## DATA SECTION

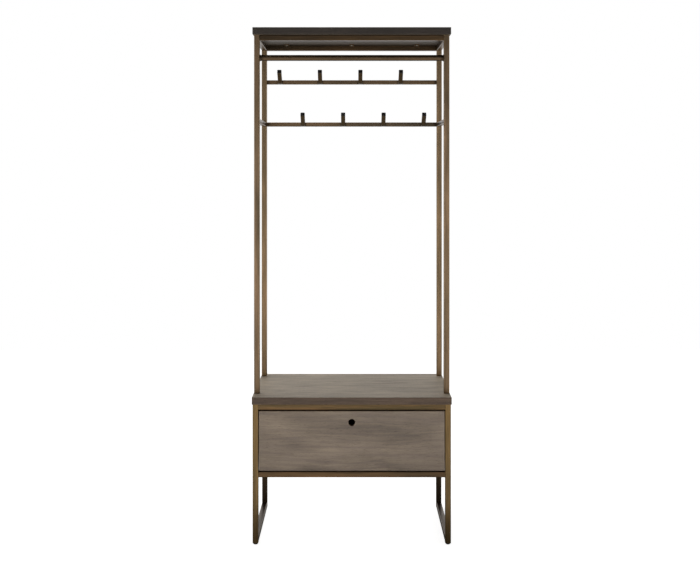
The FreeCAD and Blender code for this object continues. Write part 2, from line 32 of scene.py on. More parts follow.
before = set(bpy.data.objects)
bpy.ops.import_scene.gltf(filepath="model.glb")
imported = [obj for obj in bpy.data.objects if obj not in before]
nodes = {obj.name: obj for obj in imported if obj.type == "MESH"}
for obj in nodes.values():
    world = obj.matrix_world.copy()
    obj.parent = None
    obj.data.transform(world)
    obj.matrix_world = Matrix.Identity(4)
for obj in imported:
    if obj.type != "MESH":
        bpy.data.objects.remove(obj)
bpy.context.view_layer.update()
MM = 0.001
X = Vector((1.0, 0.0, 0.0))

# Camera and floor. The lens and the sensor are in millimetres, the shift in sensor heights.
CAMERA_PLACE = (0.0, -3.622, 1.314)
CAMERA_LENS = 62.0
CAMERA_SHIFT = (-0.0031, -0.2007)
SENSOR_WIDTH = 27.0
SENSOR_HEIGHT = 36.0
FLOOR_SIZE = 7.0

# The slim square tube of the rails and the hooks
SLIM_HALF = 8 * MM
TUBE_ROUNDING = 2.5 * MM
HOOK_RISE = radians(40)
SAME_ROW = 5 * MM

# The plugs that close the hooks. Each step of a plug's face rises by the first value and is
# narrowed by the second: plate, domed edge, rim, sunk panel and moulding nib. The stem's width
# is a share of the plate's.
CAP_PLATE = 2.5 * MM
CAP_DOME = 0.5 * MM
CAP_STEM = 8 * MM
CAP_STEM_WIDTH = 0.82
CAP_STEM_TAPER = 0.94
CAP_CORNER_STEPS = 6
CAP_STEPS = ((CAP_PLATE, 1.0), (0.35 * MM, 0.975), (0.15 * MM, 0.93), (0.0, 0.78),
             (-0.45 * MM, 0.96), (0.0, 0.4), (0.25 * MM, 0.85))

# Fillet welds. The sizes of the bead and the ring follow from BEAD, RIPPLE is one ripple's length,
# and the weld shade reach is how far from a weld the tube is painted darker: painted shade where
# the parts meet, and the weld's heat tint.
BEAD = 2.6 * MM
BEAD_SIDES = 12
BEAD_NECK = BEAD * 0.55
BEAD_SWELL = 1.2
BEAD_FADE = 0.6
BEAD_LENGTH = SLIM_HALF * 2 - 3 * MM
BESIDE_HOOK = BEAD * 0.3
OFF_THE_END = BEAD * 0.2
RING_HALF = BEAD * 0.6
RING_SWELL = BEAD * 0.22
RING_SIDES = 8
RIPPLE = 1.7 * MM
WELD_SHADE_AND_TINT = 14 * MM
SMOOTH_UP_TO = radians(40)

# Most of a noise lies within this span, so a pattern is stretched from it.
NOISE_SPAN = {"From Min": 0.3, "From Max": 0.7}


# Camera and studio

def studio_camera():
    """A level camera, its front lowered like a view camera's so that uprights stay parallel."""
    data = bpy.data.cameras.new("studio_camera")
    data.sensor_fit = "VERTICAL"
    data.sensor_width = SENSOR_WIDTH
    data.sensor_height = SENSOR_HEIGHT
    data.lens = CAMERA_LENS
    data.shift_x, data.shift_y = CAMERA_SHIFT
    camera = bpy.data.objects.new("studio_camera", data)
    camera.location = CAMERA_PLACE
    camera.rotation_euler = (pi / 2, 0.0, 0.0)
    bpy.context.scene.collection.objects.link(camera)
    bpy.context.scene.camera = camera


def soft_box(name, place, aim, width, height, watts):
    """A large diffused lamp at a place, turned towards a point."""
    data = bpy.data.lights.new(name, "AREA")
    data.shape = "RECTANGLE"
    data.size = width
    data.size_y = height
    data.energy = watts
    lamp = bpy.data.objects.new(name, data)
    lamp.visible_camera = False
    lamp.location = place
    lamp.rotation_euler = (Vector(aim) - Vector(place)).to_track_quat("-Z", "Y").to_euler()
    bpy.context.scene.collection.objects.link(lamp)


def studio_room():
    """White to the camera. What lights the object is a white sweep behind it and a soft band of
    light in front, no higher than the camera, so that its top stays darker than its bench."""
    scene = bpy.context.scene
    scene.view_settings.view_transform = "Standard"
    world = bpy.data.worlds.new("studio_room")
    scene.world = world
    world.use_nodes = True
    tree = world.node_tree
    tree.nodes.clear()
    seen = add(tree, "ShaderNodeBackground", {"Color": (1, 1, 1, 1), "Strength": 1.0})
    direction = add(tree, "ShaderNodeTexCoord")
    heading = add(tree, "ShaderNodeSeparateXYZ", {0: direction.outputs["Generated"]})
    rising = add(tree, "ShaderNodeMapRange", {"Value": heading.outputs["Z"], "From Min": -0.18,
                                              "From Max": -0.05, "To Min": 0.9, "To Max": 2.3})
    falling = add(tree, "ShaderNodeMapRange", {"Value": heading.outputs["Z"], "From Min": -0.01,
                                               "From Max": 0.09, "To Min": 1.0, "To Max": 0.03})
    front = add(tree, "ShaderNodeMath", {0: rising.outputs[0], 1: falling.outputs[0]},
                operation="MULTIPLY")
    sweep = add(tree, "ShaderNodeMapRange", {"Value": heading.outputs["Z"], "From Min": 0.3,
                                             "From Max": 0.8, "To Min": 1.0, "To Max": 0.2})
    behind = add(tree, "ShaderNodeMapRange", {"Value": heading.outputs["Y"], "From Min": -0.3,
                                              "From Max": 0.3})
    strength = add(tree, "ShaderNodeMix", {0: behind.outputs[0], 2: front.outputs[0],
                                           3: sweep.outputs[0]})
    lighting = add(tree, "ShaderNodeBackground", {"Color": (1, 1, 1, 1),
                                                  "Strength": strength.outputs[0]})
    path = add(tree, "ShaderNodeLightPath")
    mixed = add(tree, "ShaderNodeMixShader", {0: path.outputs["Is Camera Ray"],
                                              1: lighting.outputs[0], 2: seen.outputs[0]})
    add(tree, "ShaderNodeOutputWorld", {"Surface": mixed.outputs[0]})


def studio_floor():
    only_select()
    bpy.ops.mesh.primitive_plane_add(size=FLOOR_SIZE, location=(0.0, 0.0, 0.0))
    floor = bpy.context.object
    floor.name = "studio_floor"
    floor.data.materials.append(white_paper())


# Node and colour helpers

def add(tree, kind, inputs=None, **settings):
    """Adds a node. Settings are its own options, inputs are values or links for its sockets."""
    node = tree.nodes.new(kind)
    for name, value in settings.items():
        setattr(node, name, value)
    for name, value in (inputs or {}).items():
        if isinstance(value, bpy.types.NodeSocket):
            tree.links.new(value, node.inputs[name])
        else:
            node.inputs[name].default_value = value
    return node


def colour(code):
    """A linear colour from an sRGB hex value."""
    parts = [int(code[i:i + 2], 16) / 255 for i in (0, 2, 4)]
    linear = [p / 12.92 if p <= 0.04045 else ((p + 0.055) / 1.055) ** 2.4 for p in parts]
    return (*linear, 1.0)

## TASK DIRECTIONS
List all lines above in which the string "context" appears.

## SOLUTION BELOW
bpy.context.view_layer.update()
    bpy.context.scene.collection.objects.link(camera)
    bpy.context.scene.camera = camera
    bpy.context.scene.collection.objects.link(lamp)
    scene = bpy.context.scene
    floor = bpy.context.object